Но вне стен «Собаки» театральная деятельность Кузмина приобрела необыкновенную активность. Подобно тому как он печатался в основном в популярных журналах, большинство его пьес шло в популярных частных театрах и Москвы, и Петербурга. В это время получили широкое распространение так называемые театры миниатюр, вдохновленные успехом основанной Н. Ф. Балиевым «Летучей мыши»[461].

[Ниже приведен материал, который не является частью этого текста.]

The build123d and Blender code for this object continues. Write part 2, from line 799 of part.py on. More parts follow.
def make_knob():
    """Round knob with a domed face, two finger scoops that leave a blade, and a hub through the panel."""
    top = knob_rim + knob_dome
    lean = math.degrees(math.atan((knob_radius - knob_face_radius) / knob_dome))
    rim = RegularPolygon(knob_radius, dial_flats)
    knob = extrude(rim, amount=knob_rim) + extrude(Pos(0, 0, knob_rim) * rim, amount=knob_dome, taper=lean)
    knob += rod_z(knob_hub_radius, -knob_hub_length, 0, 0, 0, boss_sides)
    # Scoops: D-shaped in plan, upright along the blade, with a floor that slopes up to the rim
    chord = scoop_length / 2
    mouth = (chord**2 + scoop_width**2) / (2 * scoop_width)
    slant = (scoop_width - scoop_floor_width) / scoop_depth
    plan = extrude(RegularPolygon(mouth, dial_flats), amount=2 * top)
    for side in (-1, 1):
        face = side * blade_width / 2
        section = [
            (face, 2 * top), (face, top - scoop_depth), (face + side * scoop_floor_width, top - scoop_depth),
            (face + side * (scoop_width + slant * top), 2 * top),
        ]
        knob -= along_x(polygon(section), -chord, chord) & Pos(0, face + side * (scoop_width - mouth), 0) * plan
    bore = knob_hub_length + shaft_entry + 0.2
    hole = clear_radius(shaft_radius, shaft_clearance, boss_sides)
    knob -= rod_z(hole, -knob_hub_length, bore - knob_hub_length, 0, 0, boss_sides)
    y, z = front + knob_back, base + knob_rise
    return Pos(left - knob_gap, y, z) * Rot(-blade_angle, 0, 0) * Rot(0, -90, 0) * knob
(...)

У Кузмина был настоящий дар создавать легкие пьески, как бы специально предназначенные для подобных театров. Это были небольшие драмы и комедии, водевили, фарсы, балеты, пантомимы, рассчитанные на один сезон, а то и на несколько представлений, эфемерные во всех смыслах этого слова. Подавляющее большинство их Кузмин сам не опубликовал[462]. Перечислять и анализировать эти пьесы вряд ли имеет смысл здесь, в общей биографии Кузмина, но о двух его предприятиях на этом поприще хотелось бы сказать.

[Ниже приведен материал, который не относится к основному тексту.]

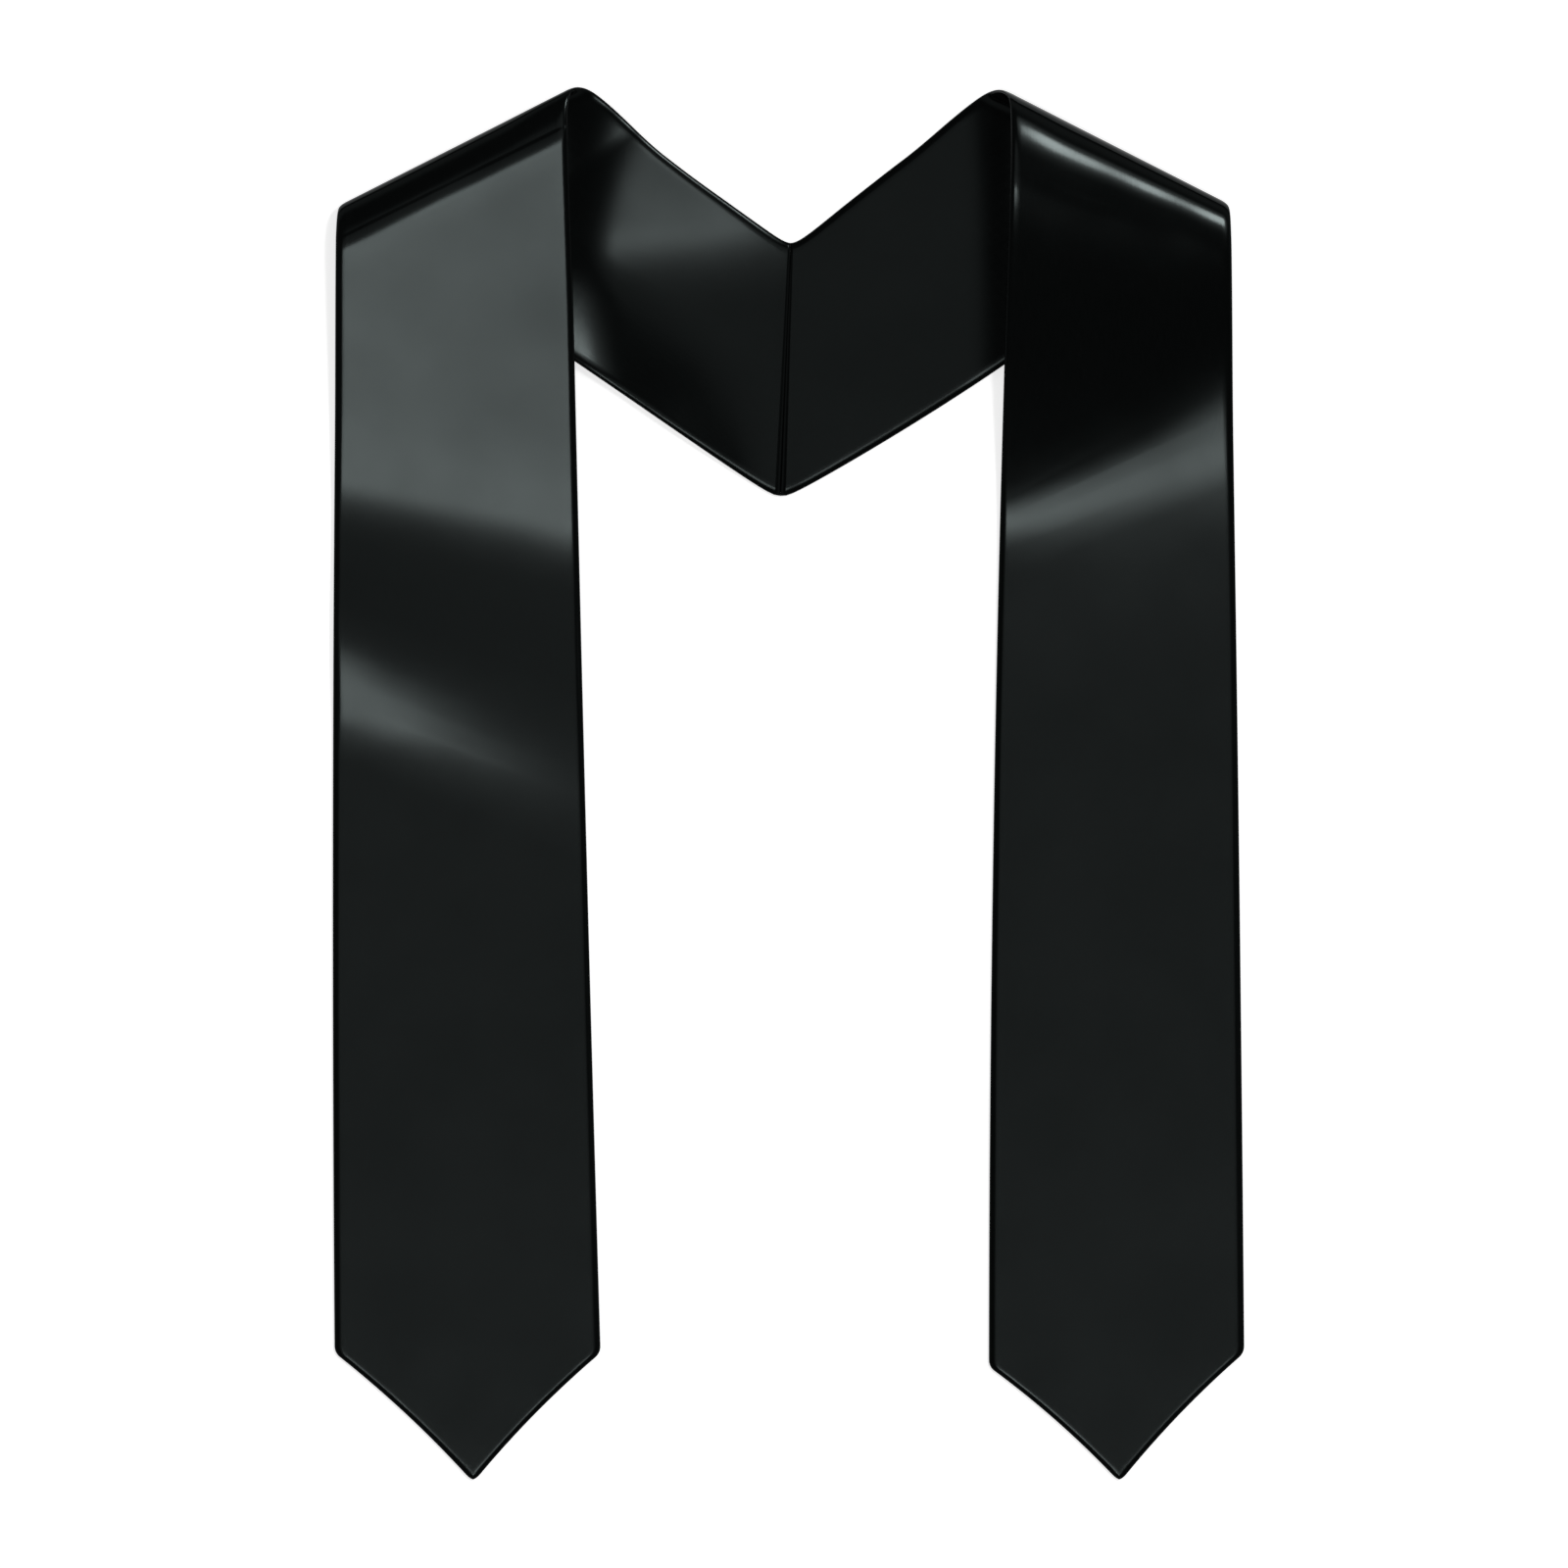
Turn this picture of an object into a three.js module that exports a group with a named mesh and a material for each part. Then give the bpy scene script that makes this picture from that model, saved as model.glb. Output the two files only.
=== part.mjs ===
import * as THREE from "three";

// A satin graduation stole laid out on a flat surface with its face side up. The two halves meet
// in a mitred seam at the centre back. Each half climbs outwards along the back, rolls over softly
// at the shoulder and runs down the front to a pointed end. Each half is two cloth layers, a face
// and a lining: the face is outside on the roll, so the lining shows at the back of the neck.
// Millimetres, +Z up from the surface, +Y towards the neck, +X to the right as it is looked at.

// Driving dimensions
const CLOTH = 1.0; // wall of one cloth layer
const SEAM_GAP = 0.3; // between face and lining, and between the halves at the centre back
const CENTRE_BACK_WIDTH = 91; // across the strap at the centre back seam
const SHOULDER_WIDTH = 103; // across the strap at the shoulder fold
const END_WIDTH = 118; // across the strap where the point begins
const BACK_LENGTH = 175.5; // seam to shoulder fold, along the middle of the strap
const FRONT_LENGTH = 592; // shoulder fold to the tip of the point, straight down
const POINT_LENGTH = 56; // corners to tip
const TIP_WIDTH = 3; // blunt end of the point
const FRONT_GAP = 82; // from the seam line out to the inner corner of the left end
const ROLL_DEPTH = 7.5; // how far the shoulder roll bulges past the last flat line of the back
const ROLL_RISE = 15; // height of the front strap over the back strap at the roll
const BACK_ANGLE = 35.8; // climb of the back part outwards, in degrees
const FOLD_ANGLE = 26.8; // drop of the shoulder fold outwards, in degrees

// Divisions of the surfaces
const WIDTH_STEPS = 6;
const BACK_STEPS = 5;
const ROLL_STEPS = 12;
const ROW_STEPS = 3;
const POINT_STEPS = 3;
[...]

Одним из наиболее известных театров миниатюр в Петербурге был Литейный Интимный театр, прославившийся постановками пьес Аверченко и Тэффи. В конце 1913 года он поставил «Выбор невесты» Кузмина, имевший значительный успех у столичной публики. Постановщиком спектакля был друг Кузмина Б. Г. Романов, известный в кругу «Бродячей собаки» под прозвищем Бобиш. А. Шайкевич вспоминал: «Дело шло о постановке пантомимы-гротеска: „Выбор невесты“. Кукольная, фарфоровая девица вышивает на пяльцах; страстная, смуглая, экзотичная султанша вихляет бедрами. Ритм итальянской „комедии дель Арте“ уснащает фон. Кузминская музыка, хотя и лубочна и олеграфична, необычайно выразительна в своих сентиментальных модуляциях. Романов удачно раскрыл наивную схему кузминского сценария и насытил подлинным юмором пластический финал, когда над обеими красавицами торжествует в женское платье переодетый юноша. Скоро „Выбор невесты“ стал столь же популярен на петербургских эстрадах, как стихи Игоря Северянина или песенки Изы Кремер»[463].

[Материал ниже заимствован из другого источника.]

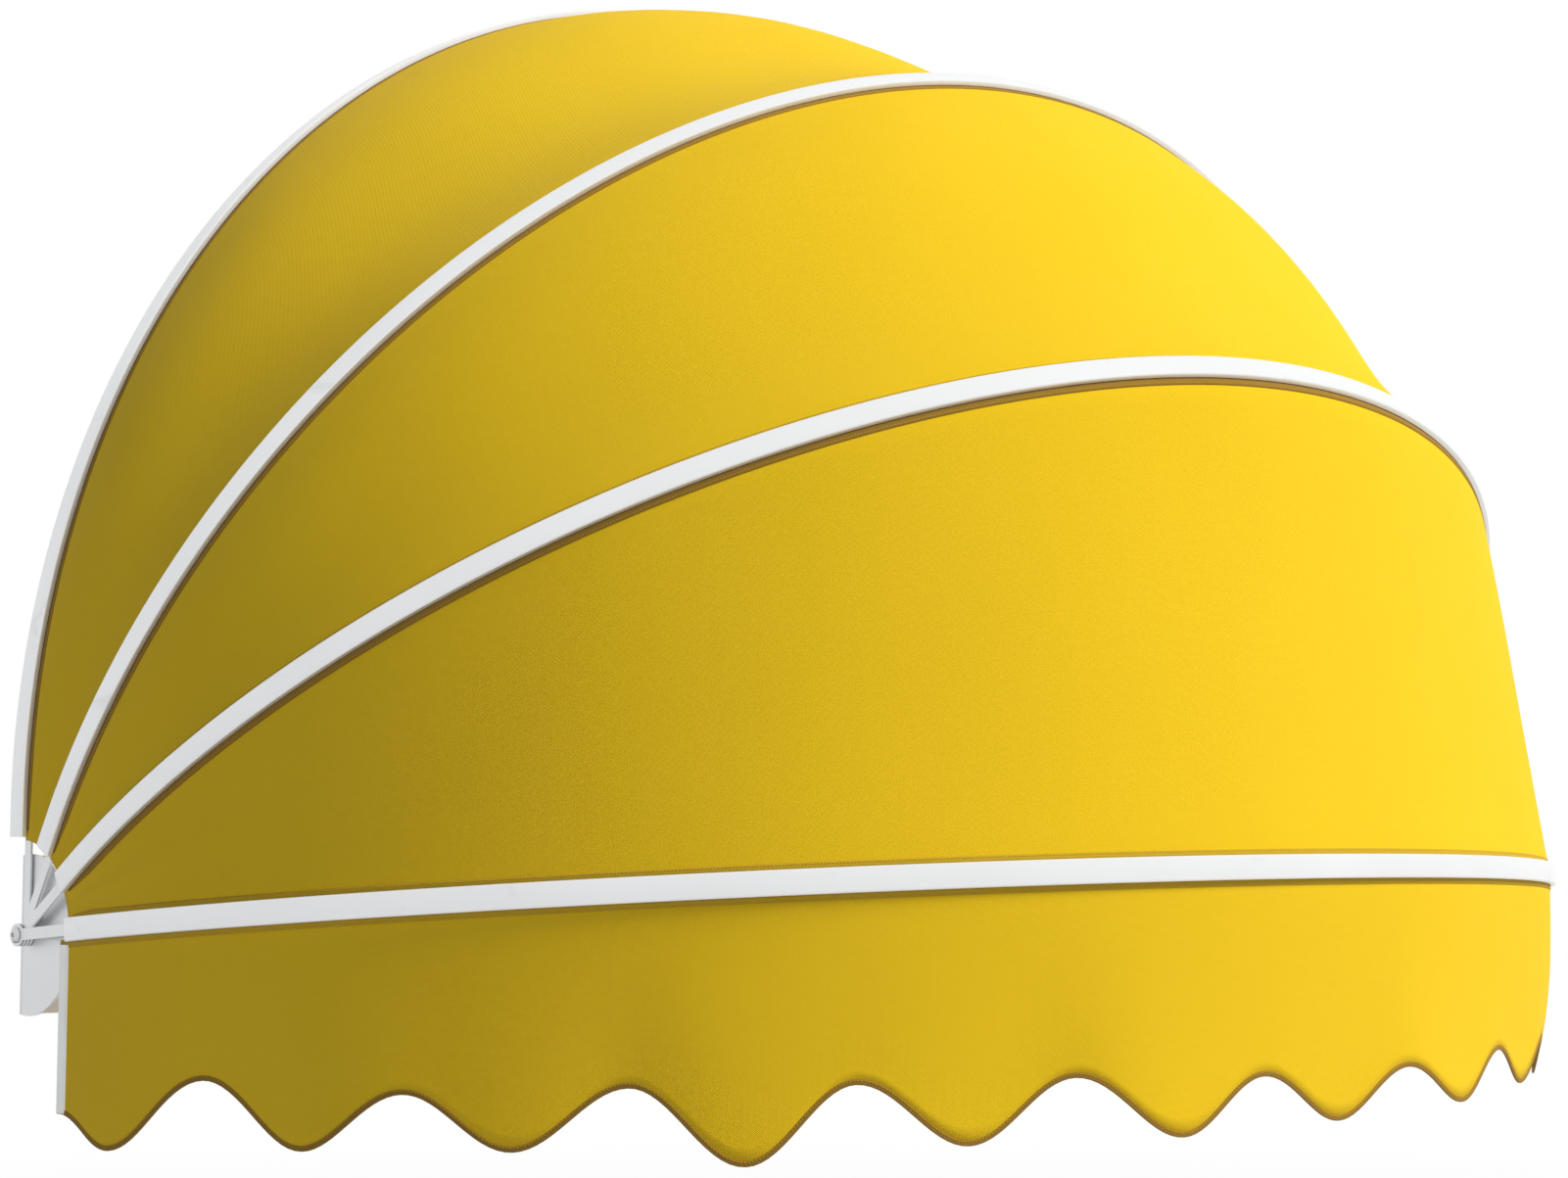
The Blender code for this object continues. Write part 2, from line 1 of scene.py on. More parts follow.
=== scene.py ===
import logging
import math
from dataclasses import dataclass
from enum import Enum
from functools import cache
from itertools import accumulate
from typing import Iterable, Sequence

import bmesh
import bpy
from bpy.types import ID, Material, Mesh, Node, NodeSocket, NodeTree, Object
from mathutils import Matrix, Vector


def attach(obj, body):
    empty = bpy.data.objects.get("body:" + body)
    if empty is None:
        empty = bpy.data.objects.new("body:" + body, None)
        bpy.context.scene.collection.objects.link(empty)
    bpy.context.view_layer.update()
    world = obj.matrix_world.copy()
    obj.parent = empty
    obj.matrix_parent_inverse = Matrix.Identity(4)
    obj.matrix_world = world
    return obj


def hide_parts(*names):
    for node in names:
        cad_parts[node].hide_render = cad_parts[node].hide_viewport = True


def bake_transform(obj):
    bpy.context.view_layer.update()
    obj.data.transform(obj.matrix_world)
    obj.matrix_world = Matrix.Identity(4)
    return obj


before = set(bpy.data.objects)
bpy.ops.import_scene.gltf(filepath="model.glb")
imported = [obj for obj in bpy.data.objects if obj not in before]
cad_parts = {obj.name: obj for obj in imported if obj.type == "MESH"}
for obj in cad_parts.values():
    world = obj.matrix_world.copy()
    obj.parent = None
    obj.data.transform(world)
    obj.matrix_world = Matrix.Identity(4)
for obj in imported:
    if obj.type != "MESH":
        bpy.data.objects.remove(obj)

Outline = Sequence[tuple[float, float]]
Profile = Sequence[tuple[float, ...]]
Rows = Sequence[Sequence[tuple[Vector, tuple[float, float]]]]
Line = Sequence[tuple[Vector, Vector]]

LOG = logging.getLogger("dome_awning")
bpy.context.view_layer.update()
CLOTH_PLACE = "cloth_place"
SURFACE_NORMAL = "surface_normal"
POINT_AXIS = "point_axis"
MERGE = 0.00001
SHARP_ANGLE = 40.0
SHEET_ANGLE = 60.0
HEXAGON = 6
SCREW_HOLE = 0.0023
WHITE = (1.0, 1.0, 1.0, 1.0)
DUST = (0.52, 0.50, 0.47, 1.0)
# Thread heights over which the weave's gaps take painted shade
GAP_SHADE_SPAN = (0.1, 0.5)
SCUFF_SPAN = (0.64, 0.70)
SLUB_STRETCH = (0.02, 0.9, 1.0)
NOISE_SPAN = (0.3, 0.7)


class Body(Enum):
    """Moving bodies of the frame."""

    WALL = "wall_frame"
    UPPER = "upper_hoop"
    MIDDLE = "middle_hoop"
    FRONT = "front_hoop"


class Slot(Enum):
    """Material slots of the record."""

    BOW = "bow_coating"
    BRACKET = "bracket_coating"
    LINK = "link_steel"
    FASTENER = "fastener"
    WASHER = "washer"
    CLOTH = "awning_cloth"
    TAPE = "binding_tape"


class Side(Enum):
    """Left and right ends of the hood, with their sign along X."""

    LEFT = -1
    RIGHT = 1

    @property
    def label(self) -> str:
        """Name used in the names of pieces."""
        return self.name.lower()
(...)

Еще одна пьеса, написанная в 1912 году, была опубликована самим Кузминым роскошным отдельным изданием. «Венецианские безумцы» представляют собой нечто большее, чем просто один из курьезов того времени. Действие пьесы происходит в Венеции XVIII века, и автору удалось точно уловить атмосферу карнавала, томной печали и элегантной фривольности города. Здесь царит дух комедии конца XVIII века, в которой перемешаны реальность и иллюзия, что так интриговало Мейерхольда и других театральных деятелей того времени. Конечно, К. Гоцци был очевидной моделью для пьесы — недаром журнал Мейерхольда / Доктора Дапертутто назывался по одной из его комедий — но во всем отчетливо видна рука Кузмина. Он никогда не стремился к тому, чтобы его художественное творчество могло восприниматься как принадлежащее кому-либо еще; даже в стилизации он сохраняет свое клеймо, которое отличает подлинную вещь от подделки.